Ingredients of Legal Notice:
Ideally, legal notice shall have the following pattern that can be followed:
Title of the legal notice
The letterhead of the advocate/party should be with address, phone no. as well as the e-mail id. so that the opposite party can communicate back. It is not mandatory but it is better to have a reference number for the legal notice to keep a track of the notice issued. This legal notice is sent through Registered A.D. or through courier so that it could be tracked and one can know once the defaulting party receives it. The legal notice should have a proper date so that the time to respond to the legal notice can be calculated.
The subject of the legal notice must be short and informative so that the entire matter is epitomised in seven to eight words. It could be mentioned as:-
“Notice for demand of Rs. _______ with an interest of __% from the date of breach of contract vide contract no.__________ dated _________”.
“Specific Performance of Clause ______ of vide contract no.________ dated _______.”
The first paragraph shall mention the client’s name as well as the address and if the person is a company then introduce the client and his representing person. If the opposite party is a company then it can be written as follows:
“Kind Attention: _______________” (mention the name of the representing person of Opposite Party)
I am concerned for our client _________________, having its resident address at ____________ (hereinafter also referred to as “Client” for the sake of brevity) who has given us information, furnished relevant documents and thereby instructed us to address you as under:- ”
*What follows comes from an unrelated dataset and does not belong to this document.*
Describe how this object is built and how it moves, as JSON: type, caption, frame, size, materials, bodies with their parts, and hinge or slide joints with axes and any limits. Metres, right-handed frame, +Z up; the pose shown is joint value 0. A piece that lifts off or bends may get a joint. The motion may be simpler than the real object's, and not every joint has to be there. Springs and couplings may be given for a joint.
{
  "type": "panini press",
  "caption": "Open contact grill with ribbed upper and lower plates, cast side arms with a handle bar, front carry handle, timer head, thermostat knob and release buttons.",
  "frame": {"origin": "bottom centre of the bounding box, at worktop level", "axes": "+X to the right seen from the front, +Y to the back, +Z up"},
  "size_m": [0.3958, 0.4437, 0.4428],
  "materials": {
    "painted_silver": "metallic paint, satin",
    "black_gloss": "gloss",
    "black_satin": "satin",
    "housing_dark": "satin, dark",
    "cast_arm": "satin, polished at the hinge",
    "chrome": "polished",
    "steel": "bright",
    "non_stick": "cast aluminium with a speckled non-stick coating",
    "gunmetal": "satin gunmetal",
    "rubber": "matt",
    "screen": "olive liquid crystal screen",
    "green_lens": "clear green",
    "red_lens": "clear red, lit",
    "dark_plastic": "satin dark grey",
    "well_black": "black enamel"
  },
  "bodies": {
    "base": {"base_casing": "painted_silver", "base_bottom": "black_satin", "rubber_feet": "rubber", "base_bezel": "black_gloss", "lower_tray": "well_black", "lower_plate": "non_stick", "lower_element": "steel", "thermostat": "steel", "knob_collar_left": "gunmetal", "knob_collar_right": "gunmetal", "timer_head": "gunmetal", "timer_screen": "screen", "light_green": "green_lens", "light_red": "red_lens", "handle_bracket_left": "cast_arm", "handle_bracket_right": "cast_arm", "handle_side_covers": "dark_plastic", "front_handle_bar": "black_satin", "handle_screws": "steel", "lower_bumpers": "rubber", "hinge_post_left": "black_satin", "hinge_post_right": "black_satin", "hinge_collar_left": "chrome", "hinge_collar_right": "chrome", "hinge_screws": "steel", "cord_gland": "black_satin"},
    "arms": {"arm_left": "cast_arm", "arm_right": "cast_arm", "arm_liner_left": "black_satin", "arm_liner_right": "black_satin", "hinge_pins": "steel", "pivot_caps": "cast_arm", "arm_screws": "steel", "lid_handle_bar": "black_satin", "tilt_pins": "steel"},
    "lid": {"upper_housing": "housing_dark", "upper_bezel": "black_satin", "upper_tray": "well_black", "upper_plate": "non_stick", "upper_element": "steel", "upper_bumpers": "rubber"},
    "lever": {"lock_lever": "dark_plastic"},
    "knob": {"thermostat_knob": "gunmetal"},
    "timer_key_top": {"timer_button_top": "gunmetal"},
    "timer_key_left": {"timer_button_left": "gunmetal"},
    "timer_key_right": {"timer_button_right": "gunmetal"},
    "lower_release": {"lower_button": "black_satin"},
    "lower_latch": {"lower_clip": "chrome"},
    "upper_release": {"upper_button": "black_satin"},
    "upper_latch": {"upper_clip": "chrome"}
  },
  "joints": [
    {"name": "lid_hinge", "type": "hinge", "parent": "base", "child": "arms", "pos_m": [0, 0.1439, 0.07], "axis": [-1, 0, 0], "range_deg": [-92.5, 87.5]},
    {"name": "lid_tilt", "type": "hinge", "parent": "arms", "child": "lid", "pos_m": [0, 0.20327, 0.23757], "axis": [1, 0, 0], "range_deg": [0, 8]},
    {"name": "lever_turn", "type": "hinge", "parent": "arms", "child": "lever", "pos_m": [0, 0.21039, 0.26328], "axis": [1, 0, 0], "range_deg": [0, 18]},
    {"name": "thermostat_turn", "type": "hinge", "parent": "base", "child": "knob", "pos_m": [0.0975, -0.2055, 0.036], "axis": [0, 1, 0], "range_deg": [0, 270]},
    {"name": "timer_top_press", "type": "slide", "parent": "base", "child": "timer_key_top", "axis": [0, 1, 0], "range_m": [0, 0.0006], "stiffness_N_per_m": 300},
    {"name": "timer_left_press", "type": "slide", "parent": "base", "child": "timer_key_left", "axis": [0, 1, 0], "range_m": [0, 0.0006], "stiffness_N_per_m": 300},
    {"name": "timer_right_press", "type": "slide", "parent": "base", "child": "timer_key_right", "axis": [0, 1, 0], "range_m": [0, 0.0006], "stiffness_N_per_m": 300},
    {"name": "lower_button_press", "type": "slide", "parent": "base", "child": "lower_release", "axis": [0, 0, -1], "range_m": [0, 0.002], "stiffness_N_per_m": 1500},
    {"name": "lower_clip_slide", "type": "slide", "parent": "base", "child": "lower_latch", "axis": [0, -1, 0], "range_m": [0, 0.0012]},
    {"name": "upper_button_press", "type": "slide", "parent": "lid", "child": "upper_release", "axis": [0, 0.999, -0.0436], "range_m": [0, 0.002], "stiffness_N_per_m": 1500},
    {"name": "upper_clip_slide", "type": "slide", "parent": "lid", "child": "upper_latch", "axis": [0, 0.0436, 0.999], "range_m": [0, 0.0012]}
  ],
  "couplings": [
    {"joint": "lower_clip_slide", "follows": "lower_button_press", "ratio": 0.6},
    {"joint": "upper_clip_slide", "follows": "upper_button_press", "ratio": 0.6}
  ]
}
If both the parties are individual party then in that case following format can be followed:-
“Under the instruction of my client________ resident of _________ (hereinafter also referred to as “Client” for the sake of brevity) I am under the instruction to address you as under:-”
Content of the notice
This part shall mention the entire content of the notice for which the notice is being issued. The beginning of each paragraph can be drafted as follows:
“My client states that…”
This kind of drafting presents to the opposite party that the statement is directly coming from the client and is not suggested or imposed by the advocate. The reputation of the advocate is also saved and this might help in bringing the settlement sooner.
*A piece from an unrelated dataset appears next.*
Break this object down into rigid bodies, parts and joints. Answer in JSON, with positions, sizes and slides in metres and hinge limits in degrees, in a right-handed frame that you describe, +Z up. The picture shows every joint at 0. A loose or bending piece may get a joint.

The main body of the legal notice shall mention all the details of the entire transaction and the breach. It has to be carefully worded and the entire draft notice has to mention as to how the parties met after which how the parties eventually established trust and then entered into a contract. The process of the entire transaction and the reason that the client thinks led to the beach of the contract. After which reminders were sent that includes the phone calls, as well as the e-mail reminders, have to be mentioned in the legal notice. A good draft mentions a systematic and chronological occurrence of the entire event up until the reminders that were sent to the opposition. If there are facts that may go against the client then such incidents have to be cleverly drafted and imbibed or excluded from the draft. While drafting the notice should always calculate the risk that might boomerang against the client.
Concluding the legal notice
The demands of the client should always be every drafted and mentioned in the notice. This demand can be either monetary compensation for damages and mental harassment or specific performance of the contract in order to avoid a breach.
It also has to be clearly stated that if the Legal Notice is avoided and appropriate action is not taken within a reasonable time then such an act would force the client to take legal recourse. This statement could be captured as follows: –
“That my client mentions in light of the above, you are, therefore, called upon to pay the outstanding dues of _________ with an interest of ___% per annum till the date of realization of the entire amount as elaborated in Para. __ and Table No.______ above, to my Client within _______ days from the receipt of this Legal Notice.
Further, please note that if you fail to comply with your legal obligations as has been pointed out to you through this Legal Notice, my Client will be left with no alternative but to approach the judicial forum for redressal of aforementioned grievances at your sole risk and peril.”
It is advised to send a legal notice through an advocate to present the gravity of the situation and to make the situation more formal.
To conclude, the following is a draft format for the legal notice that one can follow for the breach of contract:
Advocate’s Letter Head
(Includes Address, Phone No. and E-mail id.)
Registered Post AD and Electronic Mail
Ref. No.______ Date:________________
Subject: Notice for demand of Rs. _______ with an interest of __% from the date of breach of contract vide contract no.__________ dated _________.
I am concerned for our client _________________, having its resident address at ____________ (hereinafter also referred to as “Client” for the sake of brevity) who has given us information, furnished relevant documents and thereby instructed us to address you as under:
- That my Client states that he ______ has a business of __________ and he wanted ________ services for the development of his business.
- That my Client states that he met you at _____ Mega Fair where you had a stall of _____________. Upon conversing with my client my client decided to buy ______________.
- That my client states that after product satisfaction my client believed your product and the quality and decided to buy bulk with specified product quality and specification.
- That my client entered into a contract vide no.________ dated ________ (hereinafter called “Contract”).
- That in terms of the said Contract you were required to _________________ as per clause __ of the Contract.
- That my client mentions that you have breached the contract concerning the following conditions:
The specific actions which are violated or breached significantly are __________________ and such breach shall draw damages for Rs. _____________ with an interest of Rs. ____ from the date of realisation as per clause ___ of the Contract.
- That you are further requested to refer the attached documents in Annexure I proving the breach of contract on your part.
- That my client, in light of the above, called upon you to pay the damages of _________ with an interest of ___% per annum till the date of realization of the entire amount as elaborated in Para. 6 above, to my Client within _______ days from the receipt of this Legal Notice.
- That my client mentions that if you fail to comply with your legal obligations as has been pointed out to you through this Legal Notice, my Client will be left with no alternative but to approach the judicial forum for redressal of aforementioned grievances at your sole risk and peril.
A copy of this legal notice is retained in my office for further necessary action.